Archive for July 29th, 2008

Poetry

I am writing while it is still dark outside so I cannot see the Cardinal that is chirping excitingly outside the window. It is one of our resident Cardinal families that are flitting around our yard in their red (and brown) splendor.

Nuha wrote me an email over the weekend with the words ‘We Will Fly!’ in the subject line. That we will is now beyond doubt. It will start with an introductory flight over Essex County, sometime in the next month. If she likes it, Bill and I will take her along on one of our 3 hour trips across New England in the next few months. The plane jumping she wants to do will have to wait; this is the best I can offer.

Nuha’s email also contained a more authoritative translation of her Arabic poem that emerged in a traffic jam in heavy rain driving from Boston to Lincoln. Such is the force of poetry. Emerson once wrote, “If a man doesn’t write his poetry it escapes by other vents from him.” He did not know this at the time but it applies equally to women. I know this from experience, and, clearly, Nuha knows this too. I just discovered that she has posted it as a comment, on this blog. As soon as I get it I will add a picture of her in her black robes in the desert. Although the picture may give the impression that she is from another world, her poem shows that where she’s lives, far from wet-green-lush Boston, there are men and women with the same hopes, dreams and aspirations as we have. It reveals a characteristic of the human tribe that is often overlooked.

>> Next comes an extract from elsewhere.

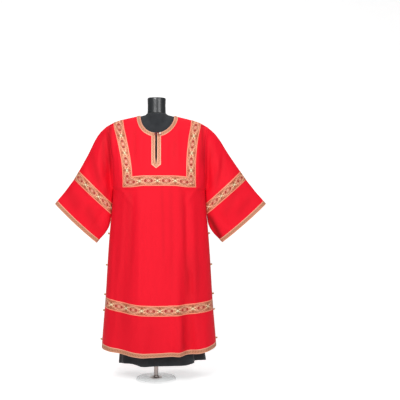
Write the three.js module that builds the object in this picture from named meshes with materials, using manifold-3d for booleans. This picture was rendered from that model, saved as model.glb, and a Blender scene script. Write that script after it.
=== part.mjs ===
// A sticharion, the straight wide-sleeved vestment of an altar server, worn on a limbless dress form.
// Millimetres, +Z up, the front faces -Y. The origin is the centre of the stand's foot, on the floor.
// Cloth is a wall that follows rings worked out from the tables below. Braids lie on the cloth: they are
// made from the cloth's own points, moved out.
import * as THREE from "three";
import { mergeVertices } from "three/addons/utils/BufferGeometryUtils.js";
import Module from "manifold-3d";

const wasm = await Module();
wasm.setup();

// ---- driving sizes -------------------------------------------------------------------------------
const CLOTH_WALL = 1.6;
const BRAID_WALL = 1.0;
const SEAM = 0.3; // gap between pieces that are sewn together or lie on each other
const NARROW_BRAID = 24;
const SHOULDER_X = 300; // the sleeve seam at the shoulder
const SHOULDER_Z = 1508;
const UNDERARM_Z = 1130;
const ARMHOLE_DEPTH = 70; // half of the armhole's width from front to back
const YOKE_TOP_Z = 1212; // upper and lower edge of the yoke's level braid
const YOKE_LOW_Z = 1152;
const BAND_TOP_Z = 470; // upper and lower edge of the wide braid round the skirt
const BAND_LOW_Z = 410;
const HEM_Z = 175; // lowest point of the hem, at the centre of front and back
const HEM_RISE = 26; // the hem is this much higher at the side slits
const NECK_HALF = 99; // the neck opening, inside its braid
const NECK_FRONT_Z = 1464;
const NECK_BACK_Z = 1544;
const NECK_TOP_Z = 1576;
const SLIT_HALF = 5;
const SLIT_LOW_Z = 1280;
const SQUARENESS = 2.4; // of the body's rings: 2 is an ellipse
const LEAN = 12; // the garment hangs this far to its left below the yoke
const LEAN_RUN = 350;
const HANG_OFFSET = 7; // the neck opening's centre and the form's shoulders, from the pole's axis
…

We entered week four of the BU course with a reflection on last week’s classes and how they had affected the students. I was pleased to hear that many of the topics had seeped into their personal lives – making requests versus complaints, inquiry over advocacy, how we react to changes, etc. After that we watched, some of us for the second time, the HBO movie Yesterday and talked about its relevance for our professional careers. I called it the 1 foot view, in contrast to the 30.000 foot view about international health, money flows and donor coordination that we were served next by MSH’s President and another BU prof.

With the Ethiopia trip cancelled I am starting to focus on the next trip, early September, to the Ivory Coast where I will be working with a dear friend, Oumar, from Guinea. We will take a group of people that usually has only a 30.000 foot view on Aids, Malaria and TB and bring them down to the 1 foot view. I am looking forward to the trip, especially because of Oumar, who I have not seen in years. We have both survived accidents that most other people do not survive so I think we were fated to work together once more.

Axel and I had driven in together in the morning, too early for Axel’s liking but nice enough for me. He started yet another therapy, this time vestibular therapy at MGH to help him recover from the dizzy spells he sometimes has. He returned home by train and helped Tessa and Steve move into their ultra clean studio. All the cat hair and cat smells have been professionally removed by a Portuguese couple that spent most of the day on this job. I got to see the results of all this activity late in the afternoon, sitting in a chair in the beautiful later afternoon sun with a beer in hand, watching the young birds make their nest.

Tessa and I tried to go for a swim but, against all predictions, the water was too cold to swim across the cove. A quick dip was all I could handle. We had dinner by the cove just as the mosquitoes and biting flies came out, and then served ourselves a desert of fresh raspberries straight from the bush. That is when we discovered the havoc wrecked by a baby bunny that appears to have made its home under the straw that covers the potato plants. It has been systematically removing anything green from our garden. This requires some urgent action which seems to be only on my priority list (somehow the place is called ‘my garden’). I fear that when I get to it (we will be away this weekend) it may be too late.